Balzarotti, Davide
; Xu, Wenyuan
(Ed.)
Kernel privilege-escalation exploits typically leverage memory-corruption vulnerabilities to overwrite particular target locations. These memory corruption targets play a critical role in the exploits, as they determine which privileged resources (e.g., files, memory, and operations) the adversary may access and what privileges (e.g., read, write, and unrestricted) they may gain. While prior research has made important advances in discovering vulnerabilities and achieving privilege escalation, in practice, the exploits rely on the few memory corruption targets that have been discovered manually so far.
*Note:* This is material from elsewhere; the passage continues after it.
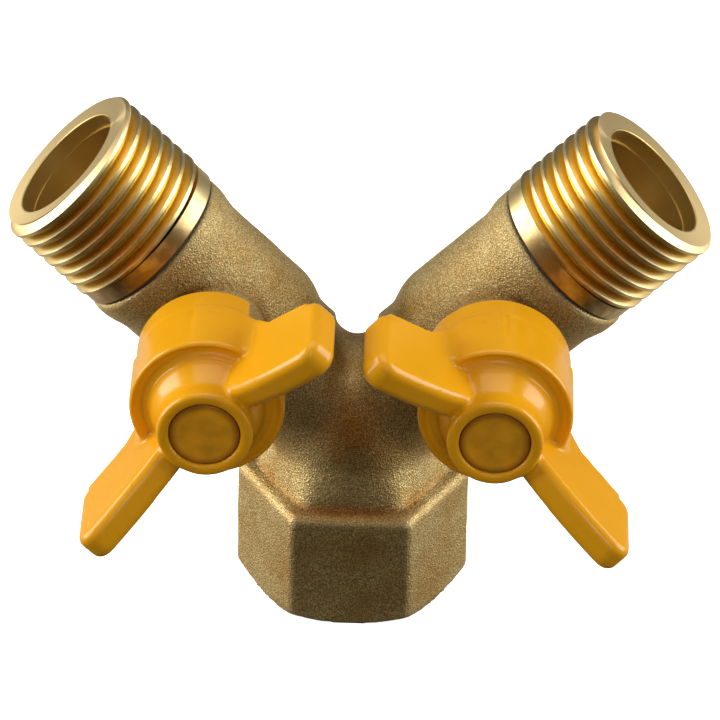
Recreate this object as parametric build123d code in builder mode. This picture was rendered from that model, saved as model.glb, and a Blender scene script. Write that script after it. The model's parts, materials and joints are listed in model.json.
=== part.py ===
from build123d import *
import os
from math import cos, degrees, radians, sin, tan

# Two-way brass hose splitter: a threaded hexagon inlet below, two branches leaning out at
# 45 degrees above it, and a small quarter-turn ball valve with a winged handle in each branch.
# Millimetres, +Z up. The origin is the centre of the inlet's end face. +Z runs up the inlet,
# the branches lie in the XZ plane, and the handles face -Y. Both valves stand closed.

os.makedirs("parts", exist_ok=True)

LEFT = -1
RIGHT = 1
NAMES = {LEFT: "left", RIGHT: "right"}
OUTWARD = Vector(0, -1, 0)

# How far a block drawn beside a curved surface runs into it
root_overlap = 1.0

# G 1/2 pipe thread, cut inside the inlet and outside both outlets
thread_pitch = 25.4 / 14
thread_major_r = 20.955 / 2
thread_depth = 0.640327 * thread_pitch
thread_root_r = thread_major_r - thread_depth
thread_flank = radians(27.5)
thread_crest = 0.44
thread_root_flat = 0.30
thread_overlap = 0.1

# Inlet hexagon
hex_flats = 25.0
hex_height = 15.3
hex_corner_r = 1.3
hex_top_r = 1.2
hex_chamfer_r = 12.6
hex_chamfer_angle = radians(30)
hex_reach = 20.0

# Inlet bore: plain mouth, thread, washer seat, waterway
mouth_r = 10.6
mouth_depth = 2.0
inlet_thread_end = 12.6
washer_seat_z = 15.0
waterway_r = 6.5
inlet_washer_thickness = 2.0
inlet_washer_r = 9.2
inlet_washer_bore_r = 6.6

# Trunk, which changes from a hexagon to a round between the inlet and the fork
trunk_flats = 21.8
trunk_corner_r = 2.6
valley_blend_r = 1.0
trunk_r = 10.0
trunk_round_z = 20.5
junction_z = 22.0
branch_angle = radians(45)

# Branch casting: lengths run along a branch from the point where the axes meet. The cast
# outside stands casting_shift off the machined bore, away from the other branch.
casting_shift = 0.3
neck_r = 8.4
passage_r = 5.0
barrel_start = 13.8
barrel_shoulder = 4.4
shoulder_rise = 0.3
barrel_r = 9.65
collar_start = 29.8
collar_full = 33.4
collar_r = 10.25
barrel_end = 35.1
barrel_end_r = 0.7
chamber_r = 8.2
chamber_start = 16.4
crotch_r = 2.0
crotch_floor_r = 10.3
crotch_groove_r = 2.6
crotch_groove_reach = radians(60)

# Outlet connector, sealed and screwed into the branch
sealant_thickness = 0.35
sealant_r = 10.05
connector_start = barrel_end + sealant_thickness
spigot_start = 31.6
spigot_r = 8.18
land_r = 10.25
land_end = 37.5
outlet_end = 49.67
outlet_face_r = 10.14
outlet_edge = 0.42
outlet_bore_r = 7.25
outlet_step_r = 7.45
outlet_step_depth = 2.0
outlet_mouth_chamfer = 0.1
spigot_bore_r = 5.5
bore_taper_start = 36.0
bore_taper_end = 38.0

# Ball valve
valve_along = 24.0
ball_r = 6.9
ball_bore_r = 4.3
slot_width = 2.7
slot_floor = 4.8
seat_bore_r = 4.5
seat_r = 8.15
seat_ball_gap = 0.02
seat_length = 3.4

# Stem, measured outward from the ball's centre
stem_r = 2.98
stem_hole_r = 3.02
stem_base = 7.0
stem_flange_r = 3.9
stem_flange_top = 8.72
stem_flat_start = 18.8
stem_end = 23.4
stem_flats = 4.5
stem_flat_gap = 0.03
tang_width = 2.5
tang_length = 6.0
tang_tip = 5.0
thrust_bore_r = 3.05
thrust_r = 4.0
thrust_start = 8.78
thrust_end = 9.38
pocket_r = 4.1
pocket_end = 9.4
o_ring_places = (11.4, 14.2)
o_ring_major_r = 2.53
o_ring_minor_r = 0.43
o_ring_groove_r = 2.05
o_ring_groove_width = 1.1
screw_hole_r = 1.7
screw_hole_end = 16.0

# Gland boss that carries the stem, with the stop lug on its side
boss_r = 6.3
boss_end = 18.5
boss_root = 6.0
lug_r = 7.3
lug_start = 13.2
lug_angle = 30.0

# Handle, measured outward from the ball's centre and radially from the stem
handle_back = 12.7
skirt_back_r = 8.9
skirt_back_chamfer = 0.4
skirt_step = 16.5
skirt_step_r = 8.83
skirt_step_length = 0.1
skirt_front_r = 9.2
skirt_bore_r = 7.7
skirt_window_angle = 104.0
skirt_window_turn = -40.5
skirt_window_reach = 12.0
rim_front = 25.1
rim_r = 0.6
rim_lip_r = 8.65
rim_lip_drop = 0.1
bowl_r = 8.15
bowl_floor = 24.55
bowl_middle = (6.45, 26.0)
bowl_slope = -0.06
web_back = 19.0
web_front = 23.6
ring_neck_r = 5.6
ring_neck_front = 28.4
ring_r = 5.7
ring_front = 30.9
ring_edge_r = 0.6
ring_mouth_chamfer = 0.3
cap_bore_r = 4.2
stop_rib_r = 6.5
stop_rib_angle = 20.0
wing_thickness = 3.9
wing_edge_r = 1.1
wing_corner_r = 2.1
long_wing_reach = 20.4
short_wing_reach = 19.7
wing_inner_r = 4.9
wing_root_r = 8.6
wing_notch = (12.2, 21.45)
wing_notch_r = 1.4
wing_slope = radians(25)
wing_flare_r = 1.8
wing_front_tip = 36.5
wing_front_middle = (11.9, 33.3)
wing_front_root = (4.6, 28.9)

# Handle fixing
spring_washer_r = 3.8
spring_washer_bore_r = 2.1
spring_washer_end = 24.5
spring_washer_gap = 0.9
spring_washer_skew = 20
screw_shank_r = 1.65
screw_tip = 17.0
screw_head_r = 3.5
screw_head_end = 26.9
screw_head_crown = 1.1
screw_tip_chamfer = 0.3
screw_recess_width = 0.9
screw_recess_length = 4.2
screw_recess_depth = 1.3
cap_r = 4.14
cap_disc_back = 29.2
cap_front = 30.6
cap_skirt_back = 27.9
cap_skirt_bore_r = 3.3
cap_edge_r = 0.25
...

We propose SCAVY, a framework that automatically discovers memory corruption targets for privilege escalation in the Linux kernel. SCAVY's key insight lies in broadening the search scope beyond the kernel data structures explored in prior work, which focused on function pointers or pointers to structures that include them, to encompass the remaining 90% of Linux kernel structures. Additionally, the search is bug-type agnostic, as it considers any memory corruption capability. To this end, we develop novel and scalable techniques that combine fuzzing and differential analysis to automatically explore and detect privilege escalation by comparing the accessibility of resources between executions with and without corruption. This allows SCAVY to determine that corrupting a certain field puts the system in an exploitable state, independently of the vulnerability exploited. SCAVY found 955 PoC, from which we identify 17 new fields in 12 structures that can enable privilege escalation. We utilize these targets to develop 6 exploits for 5 CVE vulnerabilities. Our findings show that new memory corruption targets can change the security implications of vulnerabilities, urging researchers to proactively discover memory corruption targets.